Upcoming Events (Congressional and Administration):
- On November 19 at 10:15am, the House Education and Labor Committee will hold a full Committee hearing titled, “’With Extreme Displeasure’: Examining the Education Department’s Refusal to Provide Debt Relief to Defrauded Students.” The hearing will focus on efforts of the U.S. Department of Education (USED) related to assisting students who attended the now closed Corinthian Colleges. Secretary DeVos has declined to testify at the hearing due to a scheduling conflict. A press release by Chairman Bobby Scott (D-VA) is here. More information will be posted here.
- On November 20 at 2:00pm, the House Education and Labor Higher Education and Workforce Investment Subcommittee will hold a hearing titled, “Examining the Policies and Priorities of the Labor Department’s Apprenticeship Program.” No witnesses have yet been announced. More information is here.
Upcoming Events (Outside Organizations):
- On November 19 at 12:45pm, the Organisation for Economic Co-operation and Development (OECD) will hold an event titled, “Countdown to PISA 2018.” The webinar will feature Andreas Schleicher and will discuss the upcoming results of the 2018 Programme for International Student Assessment (PISA). More information and registration are here.
- On November 20 at 2:00pm, Capita and KnowledgeWorks will hold an event titled, “Discussing the Futures of Young Children and their Families.” The webinar will discuss the social, economic, and technological developments that are happening know and how they will shape the experiences of children in American society. More information and registration are here.

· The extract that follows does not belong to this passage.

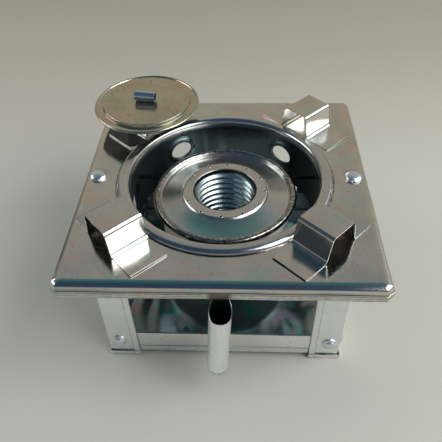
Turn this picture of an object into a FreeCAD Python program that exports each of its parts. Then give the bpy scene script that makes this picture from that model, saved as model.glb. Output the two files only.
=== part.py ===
import FreeCAD, Part
import math
import os

from FreeCAD import Rotation, Vector

# Tinplate alcohol stove: a folded square plate on four corner legs, with a round well in its
# middle, an open-jet burner hung in the well, a fuel tank under it, a filler tube at the front,
# four pot supports and a loose snuffer lid that is stored on one of them.
# Frame: millimetres, +Z up, origin on the ground under the burner's axis, -Y is the front.

# ---------------------------------------------------------------- driving dimensions
SHEET = 0.6                 # sheet metal thickness
GAP = 0.1                   # clearance between soldered pieces

PLATE_SIDE = 200.0
PLATE_TOP = 105.0           # height of the plate's top face
PLATE_BEND = 4.5            # outer radius of the folded edge
FLANGE_DEPTH = 9.3
HEM_DEPTH = 4.3
CORNER_CUT = 4.0

BODY_X = 81.5               # half width of the leg frame
BODY_Y = 76.5               # half depth of the leg frame
LEG_WIDTH = 21.0
FOOT_FOLD = 4.0
TAB = 8.0                   # soldering tab at the top of a leg

TRAY_BOTTOM = 3.0
TRAY_TOP = 24.3
TRAY_HEM_TOP = 9.4
TRAY_LIP = 1.6

WELL_R = 66.0               # inner radius of the well's wall
WELL_BOTTOM = 70.0
BEAD_OUTER_R = 74.7
BEAD_HEIGHT = 3.2
AIR_HOLE_R = 8.0
AIR_HOLE_ANGLES = (49, 124, 228, 311)
AIR_HOLE_DROP = 17.5        # air hole centres below the plate
AIR_COLLAR = 4.5            # how far the flared collars reach in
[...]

- On November 21 at 1:00pm, Education Week will hold an event titled, “Personalized Learning Summit 2019.” The webinar will discuss the use of personalized learning in K-12, how teachers are employing such practices, and what is ahead of the curve of the trend in American education. More information and registration are here.
- On November 21 at 3:00pm, the Carnegie Foundation will hold an event titled, “Spotlight on Quality in Continuous Improvement Symposium.” The event will honor exemplary organizations and improvement networks who have leveraged the core concepts of continuous improvement to address challenges and problems in K-12 schools. The symposium will feature the Literacy Design Collaborative of New York, the Northwest Regional Education Service District of Oregon, and the Queensland Department of Education of Australia. More information and registration are here.
- On November 21 at 3:30pm, the American Enterprise Institute (AEI) will hold an event titled, “Entitlement reform: The effectiveness of the safety net and evidence for responsible policy.” The event will discuss reforms needed to ensure the sustainability of entitlement programs, including an evaluation of their current effectiveness in supporting Americans who rely on them. More information and registration are here.
A bill to amend the Elementary and Secondary Education Act of 1965 to provide grants to States to establish a comprehensive school career counseling framework.
Sponsor: Rep. James Langevin (D-RI)
A bill to ensure full labor protections for graduate student workers, and for other purposes.
Sponsor: Rep. Mark Pocan (D-WI)
A bill to amend the Higher Education Act of 1965 to count military and veterans’ education benefits as Federal educational assistance, and for other purposes.